In Africa, the majority of the sample languages are past-marking, but there is also an (almost) homogeneous non-marking area in central and western Africa. Two things are worth mentioning here. One is that most of the languages involved have an imperfective/perfective distinction. The other is that the languages without past in this area include members of all three major phyla that are represented here—Afro-Asiatic, Niger-Congo, and Nilo-Saharan. None of these phyla is consistently non-marking, however. In other words, we are dealing with a fairly clear example of areal convergence. 

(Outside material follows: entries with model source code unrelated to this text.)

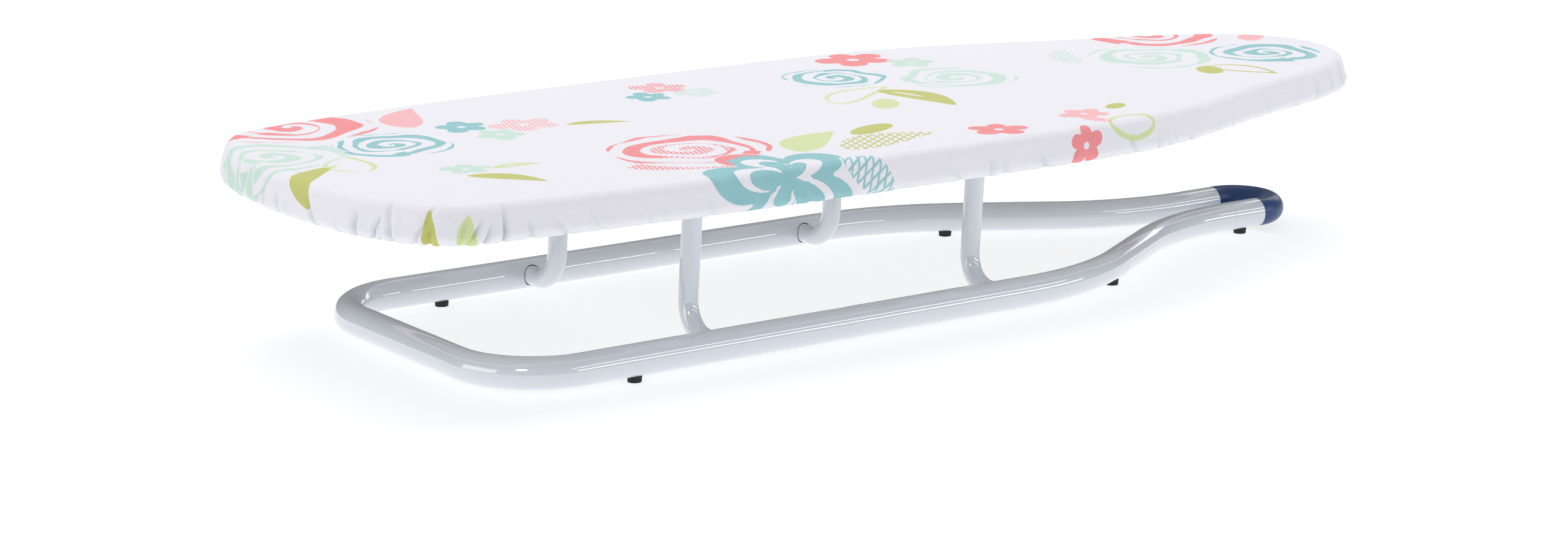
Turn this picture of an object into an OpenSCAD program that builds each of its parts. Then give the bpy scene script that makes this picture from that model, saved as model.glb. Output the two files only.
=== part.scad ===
// Tabletop ironing board. A padded board in a fitted cotton cover stands on two bent-rod
// links, which swing in a loop of bent tube and keep the board level as it folds down.
// Millimetres. +X runs from the square heel to the nose, +Y is left, +Z is up.
// The origin is on the table, under the middle of the board.

/* [Board] */
// Length of the board over its cover
board_len = 785.1; // [700:0.1:950]
// Width of the board over its cover, at its widest
board_w = 300; // [250:1:380]
// Height of the ironing surface above the table
board_h = 119.9; // [110:0.1:180]
// How far the heel's corners sit back from the middle of the heel
heel_bow = 25; // [18:1:32]
// Distance from the heel at which the sides begin
shoulder_x = 80; // [70:1:100]
// Width at the heel corners, as a share of the widest
heel_share = 0.754; // [0.72:0.001:0.78]
// Width where the sides begin, as a share of the widest
shoulder_share = 0.908; // [0.88:0.001:0.94]
// Distance from the heel to the widest place, as a share of the length
widest_share = 0.476; // [0.42:0.01:0.52]
// Length of the nose curve
nose_len = 164; // [150:1:180]
// Width where the nose curve begins, as a share of the widest
nose_share = 0.746; // [0.7:0.001:0.78]

/* [Cover and pad] */
// Thickness of the cover with its hem
cover_t = 1.2; // [0.8:0.1:2]
// Depth of the cover's skirt, from the ironing surface to the hem
skirt_h = 22; // [21:0.5:30]
// Width of the hem that turns in under the board
hem_turn = 22; // [14:1:24]
// Thickness of the felt pad
pad_t = 5.3; // [3:0.1:8]
// Width of the elastic in the hem
elastic_w = 4.5; // [3:0.5:6]
// Thickness of the elastic
elastic_t = 1.2; // [0.8:0.1:1.5]
// Space between the cover and what it wraps
fabric_gap = 0.3; // [0.2:0.05:0.5]

/* [Deck and rim] */
// Thickness of the expanded steel deck
deck_t = 1; // [0.6:0.1:1.5]
// Length of a diamond opening in the deck
opening_len = 46; // [30:1:48]
// Width of a diamond opening in the deck
opening_w = 20; // [12:1:24]
// Thickness of steel between two rows of openings
strand_w = 5; // [4:0.5:8]
// Height of the rim channel
rim_h = 12; // [11:0.5:13]
// Sheet thickness of the rim
rim_t = 1.2; // [0.8:0.1:1.5]
// Width of the rim's top flange, over the deck's edge
rim_top_w = 8; // [6:0.5:10]
// Width of the rim's bottom return
rim_return_w = 4; // [3:0.5:6]

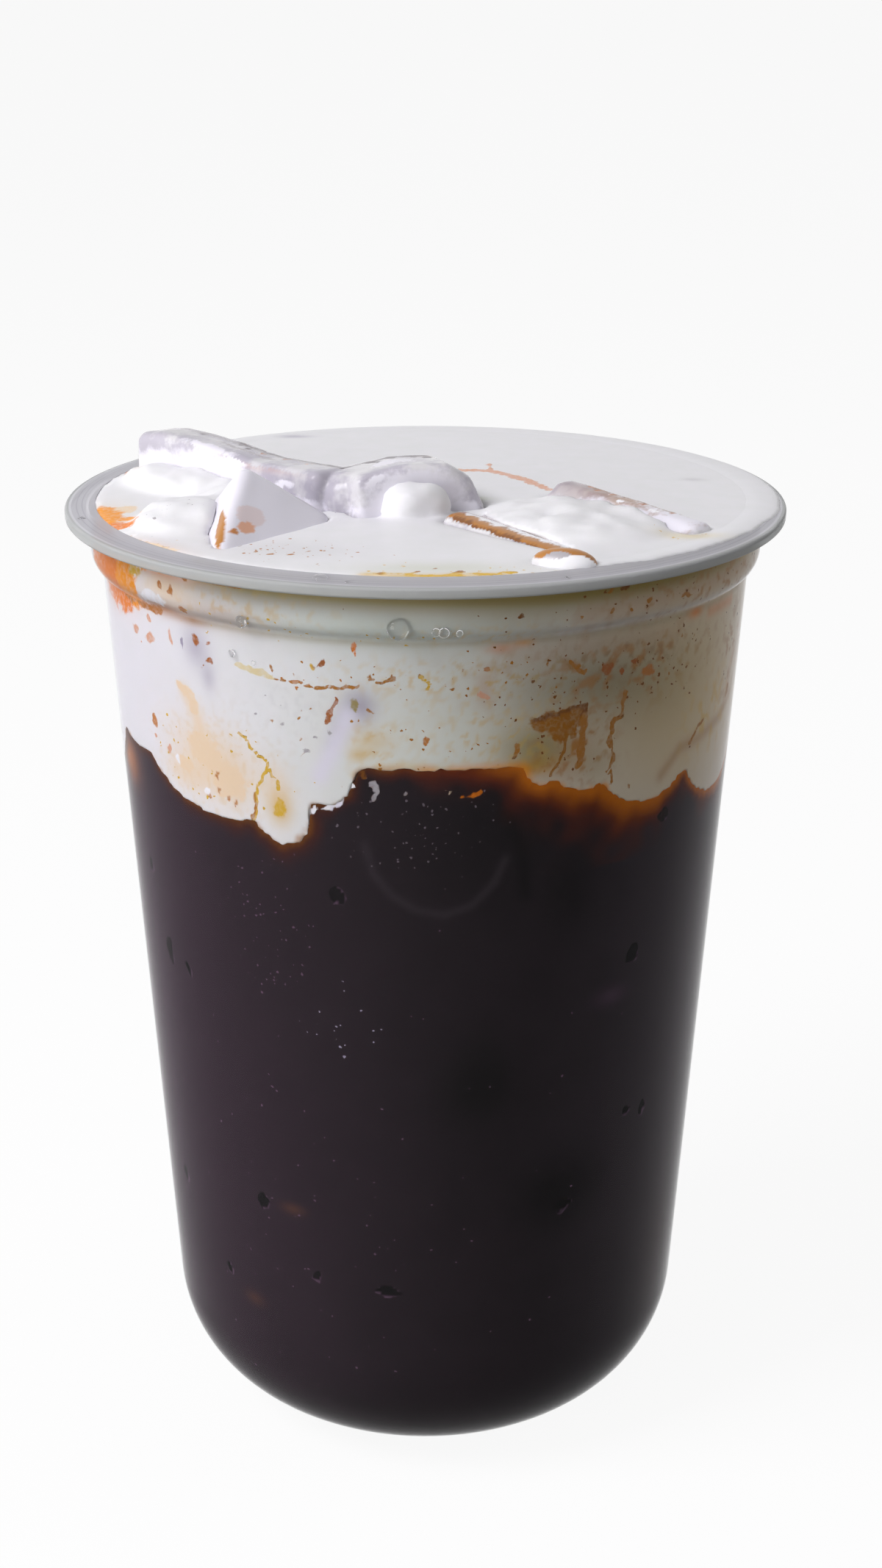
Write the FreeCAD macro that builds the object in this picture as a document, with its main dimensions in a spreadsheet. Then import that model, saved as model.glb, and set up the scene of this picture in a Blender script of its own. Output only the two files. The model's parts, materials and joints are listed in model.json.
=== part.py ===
"""Cold foam cold brew in a clear U-shaped takeaway cup, as a parametric FreeCAD document.

The cup is lathe-turned: a round base, a slightly tapered wall, a stacking collar with a
step under it, and an out-turned lip with a short skirt. It is brimful: black cold brew,
with cold foam on top whose underside hangs down in lobes, and four ice cubes and a chip of
ice that stand out of the foam. Millimetres, +Z up, origin on the table under the middle of the cup, and
the cup's front towards -Y. Bearings are degrees from the front, positive towards +X.
"""
import FreeCAD, Part
import math
import os
import Sketcher
from FreeCAD import Placement, Rotation, Vector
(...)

The most salient area of homogeneous non-marking of past is found in Southeast Asia, and also includes languages from a number of different phyla—Sino-Tibetan, Austro-Asiatic and Austronesian, to mention the largest ones. The languages in this area lack not only past tenses but also marking of the imperfective/perfective distinction and inflectional futures. These are of course the well-known isolating languages of Southeast Asia, and it is hardly a coincidence that they lack precisely those tense-aspect gram types that cross-linguistically are most often marked inflectionally. What is more difficult to decide is what is cause and what is effect here.

There may be a similar area in West Africa, but it is at any rate much more restricted – in our sample there are only three West African languages that are marked as white on all three of the Maps 65A, 66A, and 67A.